Local boaters are frustrated with the results of a cleanup effort more than a week after a gas explosion filled Paedergat Basin with up to 1,400 gallons of oil. And New York State Department of Environmental Conservation tests from an oil sample in the basin taken after the spill revealed that the water contained a high level of PCBs, a cancer causing contaminant, according to a statement released by the agency.
The explosion occurred on September 28 as National Grid, a British multinational electricity and gas company, was working to fill two old gas pipelines with a concrete grout mixture when oil began to spill into the basin early in the morning. State investigators determined that oil from the pipeline had 10,000 parts per million of PCBs—well above hazardous waste levels.
The cleanup of the remaining oil sheen, led by the U.S. Coast Guard along with National Grid and its contractor, Miller Environmental based in Long Island, was completed last weekend, according to National Grid spokeswoman Karen Young. National Grid plans to conduct a long-term investigation on the causes of the spill after the initial cleanup.
But boaters say that National Grid’s work is far from over.

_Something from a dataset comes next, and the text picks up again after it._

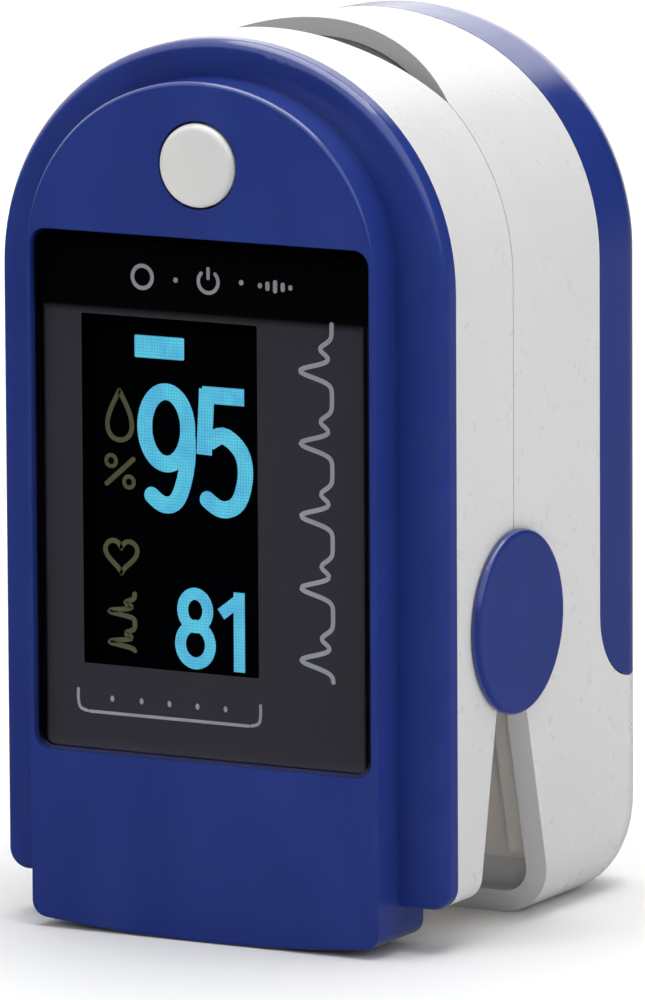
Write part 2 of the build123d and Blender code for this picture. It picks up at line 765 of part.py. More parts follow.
def make_lower_frame():
    inset = shell_wall + part_gap
    y_front = parting_y + parting_gap / 2
    outline = arch(inset, stop_z, 0)
    frame = slab(outline, back_frame_y, back_frame_y + frame_thickness)
    sides = slab(outline, y_front + 0.1, back_frame_y)
    sides -= block(-liner_half_width - part_gap, liner_half_width + part_gap, front_y, back_y,
                   stop_z + frame_thickness, above_all)
    frame += sides
    plate = web(tail_plate(1, back_tail_angle, inset), -half_width, half_width)
    for left, right in tail_ribs:
        for rib in both_sides(lambda: web(_tail_rib(), left, right)):
            plate += rib
    plate &= slab(arch(inset, inset, 1.8), front_y, bay_floor_y - part_gap)
    frame += plate
    for cut in both_sides(lambda: axle(parting_y, pivot_z, ear_radius + 0.25,
                                       ear_inner_x - 0.2, half_width)):
        frame -= cut
    for sx in (-1, 1):
        for z in back_screw_heights:
            x = sx * back_screw_x
            seat = back_frame_y - 2.0
            frame -= peg(x, z, screw_head_radius + 0.15, parting_y, seat)
            frame -= peg(x, z, screw_shank_radius + 0.2, seat - 0.1, back_y)
    frame -= _sensor_board_slot()
    return frame - _ribbon_slot()


def _tail_rib():
    """The side view of a rib that stands off the back tail plate into the squeeze gap."""
    near, far = face_distance - tail_rib_depth, face_distance + frame_thickness / 2
    return make_face(Polyline(*[
        (tail_line(1, distance, back_tail_angle, z), z)
        for distance, z in ((near, tail_rib_bottom_z), (near, tail_rib_top_z),
                            (far, tail_rib_top_z), (far, tail_rib_bottom_z))
    ], close=True))


def _sensor_strip(grow):
    """The sensor board: a pad behind the channel and a strip down to the ribbon."""
    y0 = bay_floor_y - part_gap - 0.8
    pad = block(-4.5 - grow, 4.5 + grow, y0 - grow, bay_floor_y - part_gap + grow,
                emitter_z - 4.5 - grow, emitter_z + 4.5 + grow)
    strip_half = ribbon_width / 2 + 0.6
    strip = block(ribbon_x - strip_half - grow, ribbon_x + strip_half + grow, y0 - grow,
                  bay_floor_y - part_gap + grow, pivot_z - 6.0 - grow, emitter_z + 4.5 + grow)
    return pad + strip


def _sensor_board_slot():
    return _sensor_strip(part_gap) + block(
        -4.4, 4.4, back_frame_y - 0.1, back_y, emitter_z - 4.4, emitter_z + 4.4
    )


def make_sensor_board():
    return _sensor_strip(0)


def make_photodiode():
    y_back = bay_floor_y - part_gap - 0.8
    case = block(-2.2, 2.2, y_back - 0.9, y_back, emitter_z - 1.8, emitter_z + 1.8)
    return chamfer(case.faces().sort_by(Axis.Y)[0].edges(), 0.12)


def make_lower_liner():
    y_front = parting_y + parting_gap / 2 + 0.05
    inside = slab(arch(shell_wall + 2 * part_gap, stop_z + frame_thickness + 0.05, 0),
                  y_front, back_frame_y - 0.02)
    inside &= block(-liner_half_width, liner_half_width, front_y, back_y, 0, above_all)
    mouth = slab(arch(liner_recess, springing_z - 2, 0), y_front, back_frame_y - 0.02)
    mouth &= notch(back_notch_depth, 1, mouth_half_width, grow=0.15)
    liner = inside + mouth - channel(back_channel_depth, 1)
    return liner - block(-2.5, 2.5, front_y, back_y, emitter_z - 2.1, emitter_z + 2.1)


def make_back_screws():
    return Compound(children=[
        screw(sx * back_screw_x, z, back_frame_y - 2.0, 6.2, -1)
        for sx in (-1, 1) for z in back_screw_heights
    ])


def make_cell(side):
    """One AAA cell with its raised positive end: up on the left, down on the right."""
    length = cell_length - nub_height
    low = bay_bottom_z + contact_thickness
    can_low = low + cell_spring_length if side < 0 else low + nub_height
    can = Pos(0, 0, can_low + length / 2) * Cylinder(cell_diameter / 2, length)
    can = fillet(can.edges().filter_by(GeomType.CIRCLE), 0.5)
    nub_z = can_low + length + nub_height / 2 if side < 0 else low + nub_height / 2
    nub = Pos(0, 0, nub_z) * Cylinder(nub_radius, nub_height)
    return Pos(side * cell_x, cell_y, 0) * (can + nub)


def make_cell_spring(side):
    """The coil that presses on a cell's flat end: below the left cell, above the right one."""
    turns = 3.5
    low = bay_bottom_z + contact_thickness if side < 0 else bay_top_z - contact_thickness \
        - cell_spring_length
    wire = 0.25
    height = cell_spring_length - 2 * wire - 0.04
    line = Helix(pitch=height / turns, height=height, radius=2.6)
    section = Plane(origin=line @ 0, z_dir=line % 0) * Circle(wire)
    coil = sweep(section, path=line, is_frenet=True)
    return Pos(side * cell_x, cell_y, low + wire + 0.02) * coil


def make_contact_plates():
    """The two lower contacts, side by side against the bottom of the bay."""
    plates = [
        block(side * cell_x - 4.0, side * cell_x + 4.0, cell_y - 3.5, cell_y + 3.5,
              bay_bottom_z, bay_bottom_z + contact_thickness)
        for side in (-1, 1)
    ]
    return Compound(children=plates)


def make_contact_bridge():
    """The upper contact, which joins the left cell to the right one."""
    half = cell_x + 2.9
    return block(-half, half, cell_y - 3.2, cell_y + 3.2,
                 bay_top_z - contact_thickness, bay_top_z)


# ---------------------------------------------------------------- hinge and link
def make_hinge_pin():
    end = half_width - cap_stem_length - 0.1
    pin = axle(parting_y, pivot_z, pin_radius, -end, end)
    return chamfer(pin.edges().filter_by(GeomType.CIRCLE), 0.15)


def make_hinge_cap():
    """The right-hand cap: a low dome with a stem that sits in the lug."""
    inner = half_width + cap_gap
    disc = axle(parting_y, pivot_z, cap_radius, inner, inner + cap_thickness)
    disc = fillet(disc.faces().sort_by(Axis.X)[-1].edges(), cap_edge_radius)
    stem = axle(parting_y, pivot_z, cap_stem_radius, half_width - cap_stem_length, inner + 0.2)
    return disc + stem


def make_torsion_spring():
    """A coil on the pin, its legs lying on the two tail plates."""
    a, b = radians(front_tail_angle), radians(back_tail_angle)
    turned = coil_turns + (pi - a - b) / (2 * pi)
    height = turned * coil_pitch
    line = Helix(pitch=coil_pitch, height=height, radius=coil_radius)
    section = Plane(origin=line @ 0, z_dir=line % 0) * Circle(wire_radius)
    coil = sweep(section, path=line, is_frenet=True)
    legs = []
    for place, way in ((line @ 0, (line % 0) * -1), (line @ 1, line % 1)):
        foot = Plane(origin=place, z_dir=way) * Circle(wire_radius)
        legs.append(extrude(foot, amount=spring_leg, dir=way))
    on_pin = Plane(origin=(-height / 2, parting_y, pivot_z), x_dir=(0, cos(b), sin(b)),
                   z_dir=(1, 0, 0))
    return on_pin * (coil + legs[0] + legs[1])


def ribbon_line():
    """The link ribbon's run in Y and Z: through both tail plates, with slack between them."""
    z = pivot_z - 4.0
    start = board_back_y + socket_height + ribbon_thickness / 2 + 0.02
    end = bay_floor_y - part_gap - 0.8 - socket_height - ribbon_thickness / 2 - 0.02
    near = parting_y - face_distance - 0.6
    far = parting_y + face_distance + 0.9
    return FilletPolyline(
        (start, z), (near, z), (near + 0.8, z - ribbon_sag), (far - 0.8, z - ribbon_sag),
        (far, z), (end, z), radius=[0.35, 0.35, 0.35, 0.35],
    )


def _ribbon_slot():
    """The slots in the tail plates that the ribbon passes through."""
    half = ribbon_width / 2 + 0.4
    z = pivot_z - 4.0
    return block(ribbon_x - half, ribbon_x + half, board_back_y, bay_floor_y - part_gap,
                 z - 0.7, z + 0.7)


def make_link_ribbon():
    band = offset(ribbon_line(), amount=ribbon_thickness / 2, side=Side.BOTH)
    return web(make_face(band), ribbon_x - ribbon_width / 2, ribbon_x + ribbon_width / 2)


def make_socket(y_base, y_mouth):
    half = ribbon_width / 2 + 0.3
    z = pivot_z - 4.0
    return block(ribbon_x - half, ribbon_x + half, *sorted((y_base, y_mouth)), z - 1.2, z + 1.2)


# ---------------------------------------------------------------- writing the pieces
def all_pieces():
    """Every piece by its node name."""
    right_cap = make_hinge_cap()
    sensor_face = bay_floor_y - part_gap - 0.8
    return {
        "front_cover": make_front_cover(),
        "display_window": make_window(),
        "power_button": make_button(),
        "switch_body": make_switch_body(),
        "switch_plunger": make_switch_plunger(),
        "main_board": make_main_board(),
        "display_panel": make_display_panel(),
        "display_frame": make_display_frame(),
        "display_flex": make_display_flex(),
        "processor_chip": make_processor(),
        "amplifier_chip": make_amplifier_chip(),
        "boost_coil": make_boost_coil(),
        "crystal": make_crystal(),
        "board_parts": make_board_parts(),
        "board_socket": make_socket(board_back_y, board_back_y + socket_height),
        "upper_shell": make_upper_shell(),
        "upper_frame": make_upper_frame(),
        "upper_liner": make_upper_liner(),
        "emitter_board": make_emitter_board(),
        "light_emitter": make_light_emitter(),
        "front_screws": make_front_screws(),
        "lower_shell": make_lower_shell(),
        "lower_frame": make_lower_frame(),
        "lower_liner": make_lower_liner(),
        "sensor_board": make_sensor_board(),
        "photodiode": make_photodiode(),
        "sensor_socket": make_socket(sensor_face, sensor_face - socket_height),
        "back_screws": make_back_screws(),
        "battery_left": make_cell(-1),
        "battery_right": make_cell(1),
        "cell_spring_left": make_cell_spring(-1),
        "cell_spring_right": make_cell_spring(1),
        "contact_plates": make_contact_plates(),
        "contact_bridge": make_contact_bridge(),
        "battery_cover": make_battery_cover(),
        "hinge_pin": make_hinge_pin(),
        "hinge_cap_right": right_cap,
        "hinge_cap_left": mirror(right_cap, about=Plane.YZ),
        "torsion_spring": make_torsion_spring(),
        "link_ribbon": make_link_ribbon(),
    }


def main():
    os.makedirs("parts", exist_ok=True)
    for name, piece in all_pieces().items():
        export_step(piece, f"parts/{name}.step")
    print(f"body {body_width:.1f} x {body_depth:.1f} x {body_height:.1f} mm")


main()
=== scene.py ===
"""Looks of a fingertip pulse oximeter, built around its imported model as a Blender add-on.

Every place is in metres, in the model's own frame: +Z up the body, the display facing -Y,
the battery cover facing +Y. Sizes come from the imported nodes' boxes.
"""

import json
import math

import bmesh
import bpy
import numpy as np
from bpy.props import FloatProperty, FloatVectorProperty, IntProperty, PointerProperty
from bpy.types import Operator, Panel, PropertyGroup
from mathutils import Matrix, Vector


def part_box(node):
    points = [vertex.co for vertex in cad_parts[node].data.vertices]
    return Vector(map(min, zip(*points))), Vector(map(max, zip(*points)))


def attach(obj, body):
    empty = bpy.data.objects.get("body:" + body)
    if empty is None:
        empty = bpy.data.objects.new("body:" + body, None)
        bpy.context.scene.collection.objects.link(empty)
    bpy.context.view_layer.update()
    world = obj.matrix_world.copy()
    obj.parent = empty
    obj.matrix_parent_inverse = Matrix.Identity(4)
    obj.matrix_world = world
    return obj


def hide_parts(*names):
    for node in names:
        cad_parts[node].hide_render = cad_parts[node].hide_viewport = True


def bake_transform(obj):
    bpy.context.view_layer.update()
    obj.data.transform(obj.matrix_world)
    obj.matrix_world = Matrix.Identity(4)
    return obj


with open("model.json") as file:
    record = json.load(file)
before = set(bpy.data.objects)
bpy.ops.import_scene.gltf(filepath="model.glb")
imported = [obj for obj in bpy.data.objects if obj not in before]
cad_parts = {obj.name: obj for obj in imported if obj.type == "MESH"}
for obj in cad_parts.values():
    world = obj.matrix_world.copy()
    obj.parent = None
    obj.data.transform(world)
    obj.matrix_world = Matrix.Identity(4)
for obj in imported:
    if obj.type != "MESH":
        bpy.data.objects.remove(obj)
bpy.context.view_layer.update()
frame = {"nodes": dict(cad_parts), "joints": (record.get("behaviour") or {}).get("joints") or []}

bl_info = {
    "name": "Fingertip Oximeter Looks",
    "version": (1, 0, 0),
    "blender": (4, 5, 0),
    "location": "View3D > Sidebar > Oximeter",
    "description": "Finishes, window graphics, springs, cells and stage of a fingertip oximeter",
    "category": "Object",
}

MM = 0.001
DISPLAY, BATTERY, COVER = "display_half", "battery_half", "cover"


def span(node):
    """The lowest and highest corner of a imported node, as arrays."""
    low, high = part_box(node)
    return np.array(low), np.array(high)


HINGE = next(j for j in frame["joints"] if j["type"] == "hinge")
PIVOT = np.array(HINGE["pos_m"])
LENS_LOW, LENS_HIGH = span("display_window")
PANEL_LOW = span("display_panel")[0]


# ---------------------------------------------------------------- settings
def colour_setting(name, text, default):
    return FloatVectorProperty(
        name=name, description=text, default=default, subtype="COLOR", size=3, min=0.0, max=1.0
    )


def length_setting(name, text, default):
    return FloatProperty(name=name, description=text, default=default, unit="LENGTH", precision=5)


def share_setting(name, text, default):
    return FloatProperty(name=name, description=text, default=default, min=0.0, max=1.0)


def angle_setting(name, text, degrees):
    return FloatProperty(name=name, description=text, default=math.radians(degrees), subtype="ANGLE")


def reading_setting(name, text, default):
    return IntProperty(name=name, description=text, default=default, min=0, max=99)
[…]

For example, members of the Canarsie Adolescent Recreation Program, a non-profit aimed at teaching children boating safety and how to fish, say that National Grid has overlooked their boats in the cleanup process. They say that cleaning crews have begun working to remove oil sheen at all the other docks except theirs.
“We were told not to start the boats. But why have they taken so long to at least look at this marina?” asks Osvaldo Mejill, 58, who owns a boat at the dock. “Is it because we have cheap boats? That’s wrong.” Boats at area yacht clubs range in value from as low as $3,000 to $1 million.
Pablo Tafur, 57, dock manager at the recreation program’s marina, says that other than National Grid staffers taking down the serial numbers of each of the boats at their dock, the boaters are not getting the attention that their wealthier yacht club neighbors have received. “They haven’t done nothing here,” says Tafur, who’s been managing the dock for 10 years. “They have to take up all the boats and clean it. But I don’t know how they’re gonna do that.”
While absorbent pads have been placed near the docks of nearby yacht clubs in the area, the recreation program, which says it got the brunt of the spill, has yet to receive any.
National Grid spokeswoman Karen Young says the company is looking into the matter, but is waiting for the go-ahead before starting to clean shipping equipment.
“Any requirements of washing of vessels or other facilities, that’ll be directed by the Coast Guard and the DEC,” she said. “And we will proceed accordingly, once the Coast Guard and the DEC makes that decision.”
Even at yacht clubs where cleanup has begun, boaters are worrying about how the spill will eventually affect wildlife in the area and the docks after the cleaning crews leave.
“All the docks are made with styrofoam and will have to be replaced since they’re absorbing the oil,” said Russell Warren, commodore of the Midget Squadron Yacht Club, located on Seaview Avenue and is the largest yacht club in the area.
He says the price tag for replacing his dock could cost upwards of $100,000.
Warren added that “our concern is the PCB level and what that’s gonna be like five years from now.”
Warren says that the state DEC has only swabbed ten of the 65 boats at his yacht club for PCB testing. He says the cleaning crews are doing what they can but would like to see a long-term commitment in the area by National Grid after the cleanup is done. And local environmentalists agree.
“We’re very disappointed with National Grid,” says Daniel Mundy of the Jamaica Bay Ecowatchers, an environmental advocacy group. “This mistake is going to cost the bay. We hope DEC holds their feet to the fire.”
Mundy, who oversees a 45-acre plot of restoration land in Jamaica Bay located on the opposite end of Paedergat Basin, is concerned that the PCBs will eventually enter the food chain through their consumption by fish.
“You could only clean up so much of this,” said Mundy. “ You’re never going to get everything up. It’s physically impossible.”
DEC says the state health department plans to review data collected on contaminant levels in Paerdegat Basin water and may also recommend fish sampling to determine whether residents can eat what they catch from the basin.
Meanwhile, New York City’s Office of Emergency Management has issued an advisory to avoid recreational boating and fishing in the area until further notice.
But that hasn’t stopped residents from casting their fishing lines. “We’ve been eating the fish we catch from here for 6 or 7 years and it hasn’t done anything to us,” says Simeon Anderson, fishing with his wife, Gloria unfazed by the idea of PCBs floating in the water they fish in. “So, we’re still fishing here.”